Dia menggambarkan bagaimana permohonan agar pemerintah Cina bersedia menyewakan pandanya ke Indonesia telah dimulai sejak masa Pemerintahan Megawati, namun gagal. Baru kemudian masa kedua Pemerintahan SBY, permohonan Indonesia dikabulkan. Syaratnya agar dibangunkan fasilitas kandang yang bagus untuk panda mereka. Keinginan mereka dikabulkan, dengan membangun Istana Panda untuk Hu Chun dan Cai Tao si panda raksasa.

Jika pemerintah Cina mampu menangguk segunung Yuan dari penyewaan panda mereka, mungkinkah Indonesia melakukan hal yang sama untuk hewan-hewan endemik Indonesia? Tony menghembuskan napas panjang, seolah ingin melepaskan unek-uneknya.

Fauna Endemik dan Jati Diri Bangsa

“Banyak fauna kita yang diakui negara lain. Bekantan diakui Malaysia. Padahal kan jumlah terbanyaknya di Kalimantan, wilayah Indonesia. Badak Sumatra diakui Malaysia. Kemudian, tapir itu tidak dipercaya dari Indonesia, karena namanya saja Malayan Tapir,” Tony mengungkapkan keprihatinannya.

Dia telah melakukan perjalanan panjang ke wilayah-wilayah terpencil Indonesia dan menemukan banyak hewan-hewan endemik Indonesia yang perlu dikenalkan pada dunia. Bahkan beberapa hewan keberadaannya terancam punah. Sebut saja rusa Bawean yang populasinya tinggal sekitar 200 ekor di Pulau Bawean. Mendiami habitat yang kecil, mereka terus diburu masyakarat sekitar. Selain itu ada juga elang Bawean merupakan hewan endemik di pulau tersebut.

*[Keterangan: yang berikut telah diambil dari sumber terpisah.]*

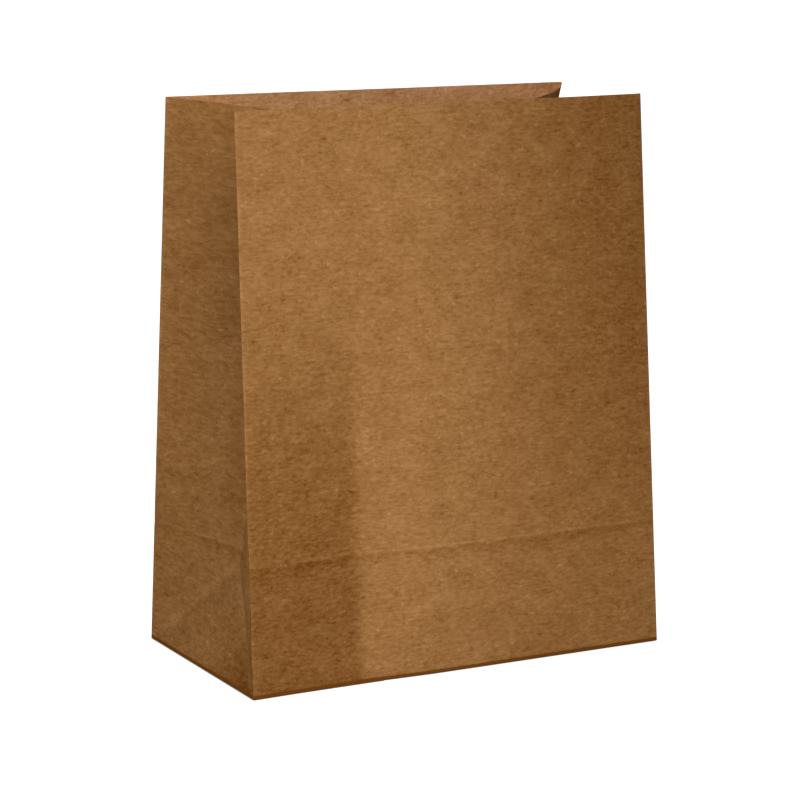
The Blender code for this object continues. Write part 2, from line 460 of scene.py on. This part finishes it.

Bahkan para peneliti BRIN menemukan spesies Burung Kacamata Wangi-wangi berbulu cerah dan indah seperti mengenakan kacamata di Kepulauan Wakatobi. Burung itu mulai langka, sehingga terancam punah. Karena itu edukasi mulai dilakukan ke sekolah-sekolah Wakatobi agar mereka tidak menangkap Burung Kacamata Wangi-wangi lagi, cerita Tony.

Kecintaan Tony pada fauna tak perlu diragukan lagi. Dia bahkan membangun rumah sakit gajah yang bagus di Way Kambas, Lampung, karena prihatin saat ada gajah yang sakit tak dapat diobati. Bahkan suatu ketika enam ekor anak gajah mati terkena herpes. Dia juga menyediakan dokter hewan untuk merawat hewan-hewan di Taman Safari Indonesia yang sakit.

Kini Taman Safari Cisarua telah berkembang pesat dan memberikan dampak positif pada lingkungan sekitar. Membuka lapangan kerja untuk penduduk setempat. Satwa-satwa penghuninya hidup sehat dan lingkungan terpelihara baik dengan flora yang tumbuh subur. Hutan lindung di Taman Safari Cisarua terlihat rimbun dan lebat. 

Kesuksesan membuka Taman Safari Cisarua membuat Tony meluaskan usaha dengan membuka cabang Taman Safari Indonesia di Prigen, Pasuruan Jawa Timur dan Bali. Harapannya ke depan adalah Taman Safari Indonesia dapat menjadi pionir ekowisata atau ekoturisme untuk wisata satwa di alam liar.

Ekowisata bisa terwujud ketika wisata tersebut dapat bertanggungjawab terhadap kelestarian alam, memberi manfaat secara ekonomi dan mempertahankan keutuhan budaya masyarakat setempat. Intinya adalah ekowisata merupakan gerakan konservasi. Harapan Tony tak berlebihan, Taman Safari Indonesia sedang merintis jalan ke arah sana.

Obrolan kami terhenti. Matahari mulai bergerak perlahan ke arah barat, melukis bayangan pepohonan yang semakin memanjang. Waktunya untuk pamit. Terlihat siluet surya menyinari rambut sang pemilik kebun binatang, berkilau keperakan. Itu adalah sketsa perjalanan hidupnya: terjal mendaki hingga gemilang mencapai puncak.